Я не знаю, что вы предпринимаете здесь для этой цели, но простите, если я скажу, что вы еще и не начали прокладывать дорогу к успеху искусства, если вы еще не думали о том или ином решении этой важнейшей проблемы.
Итак, я рассказал вам об одной из самых больших неприятностей, побуждающей прощать раздражительных людей, которые с большей охотой называют наш век веком неприятностей, чем веком коммерции. Теперь же я оставлю этот вопрос на совести присутствующих здесь богатых и влиятельных людей и поговорю о меньшей неприятности, ослабить которую во власти каждого из нас и которая, будучи сама по себе очень незначительной, вызывает такое раздражение, что я посчитал бы свой труд в этот вечер вполне успешным, если хотя бы человек двадцать из присутствующих одолели эту неприятность, прислушавшись к моим словам. Я имею в виду бумагу, в которую вы заворачиваете ваши бутерброды. Вам, конечно, смешно. Но не оставляете ли вы, культурные жители Бирмингема, эти бумажки на Ликейских холмах, в общественных садах и других местах? Если нет, то у меня не хватит слов, чтобы похвалить вас. Когда мы, лондонцы, отправляемся отдохнуть в Хэмптон-Корт {15}, то как будто стараемся внушить всем и каждому, что мы немного подзакусили, и весь парк, начиная от самых ворот (а это красивое место), выглядит так, словно бы там вместо снега выпала грязная бумага. Я полагаю, что все присутствующие здесь могли бы дать слово покончить с этой неряшливой привычкой, которая стоит многих других ей подобных, вроде, например, привычки коптить небо: я имею в виду такие привычки, как выцарапывать свои имена на памятниках, обламывать ветки деревьев и прочее...
Кажется, мы находимся еще на слишком ранней стадии возрождения искусств, чтобы почувствовать, например, отвращение к ежедневно возрастающему безобразию реклам, размалеванных по нашим городам. И все-таки нам следует возмутиться этой ужасной мазней и, на мой взгляд, надо настроиться не покупать ничего из рекламируемых таким способом товаров. Многого они не стоят, если, чтобы их продать, нужно поднимать такой крик.
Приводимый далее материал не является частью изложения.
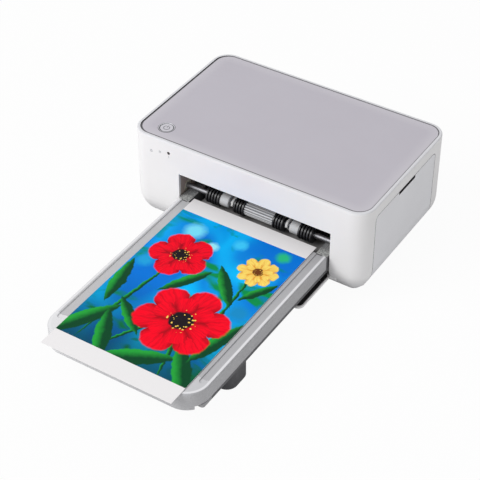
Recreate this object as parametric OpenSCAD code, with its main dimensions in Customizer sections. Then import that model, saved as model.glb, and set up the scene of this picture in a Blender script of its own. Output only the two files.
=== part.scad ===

Я должен также задать вам и другой вопрос: как вы поступаете с деревьями, растущими на том месте, где собираетесь что-нибудь строить? Стараетесь ли вы сохранить их, приспособить к ним всем ваши дома? Отдаете ли вы себе отчет, какое они сокровище в городе или предместье? Какой отрадой будут они на фоне тех отвратительных конур, которые (простите меня!) вы, возможно, собираетесь построить на их месте? Я спрашиваю это с тревогой и тоской в душе, ибо в Лондоне и его окрестностях мы всегда [19] начинаем строительство с расчистки площади, пока она не становится голой как мостовая. Едва ли не каждый, думается, был бы потрясен, если бы я мог показать деревья, бессмысленно уничтоженные в том предместье, где я живу (в частности, в Хаммерсмите {16}). Среди них есть даже величественные кедры, некогда прославившие нас, жителей прибрежных мест.
Но тут снова вспомните, как беспомощны люди, которые думают об искусстве и природе в спешке коммерческого века.
Прошу вас, не забывайте, что каждый, срубающий дерево по своеволию или беспечности, особенно в большом городе или в его предместьях, не вправе говорить, будто он заботится об искусстве.
Что еще можем мы сделать, чтобы помочь воспитывать себя и других, приближаясь к искусству, добиваясь искусства, создаваемого народом и для народа как радость его творца и потребителя?
Что ж, хоть в какой-то мере поняв, каким было искусство, и привыкнув смотреть на его древние памятники как на друзей, которые могут нам кое-что рассказать о былых временах и лик которых нам не захочется менять, даже когда они изношены временем и бедами; потратив деньги и труды на значительные и незначительные вопросы внешнего оформления, показав на деле, что мы действительно заботимся о природе даже в окрестностях большого города; выполнив все это, мы, наконец, начнем думать о домах, в которых живем.
Ибо я должен сказать вам, что бесполезно рассуждать об искусстве, если вы не решили добиваться хорошей и целесообразной архитектуры.
Я говорил о народных искусствах, но все они могут быть обобщены в одном этом слове — «архитектура». Все они — составные части этого громадного целого, и все они начинаются с искусства домостроительства. Если бы мы не умели красить и ткать, если бы у нас не было ни золота, ни серебра, ни шелка, ни красителей, будь у нас всего лишь строевой лес, камень, известь, несколько простых красок и несколько режущих инструментов, чтобы заставить эти обычные материалы не только защитить нас от ветра и непогоды, но также выразить мысли и стремления, волнующие нас, — мы создали бы достойное искусство, в котором заложено все.
Архитектура поведет нас ко всем искусствам, как это и было с нашими предками, но если мы пренебрегаем ею и не обращаем внимания на то, как устроен наш дом, то, несомненно, окажутся заброшенными и другие искусства.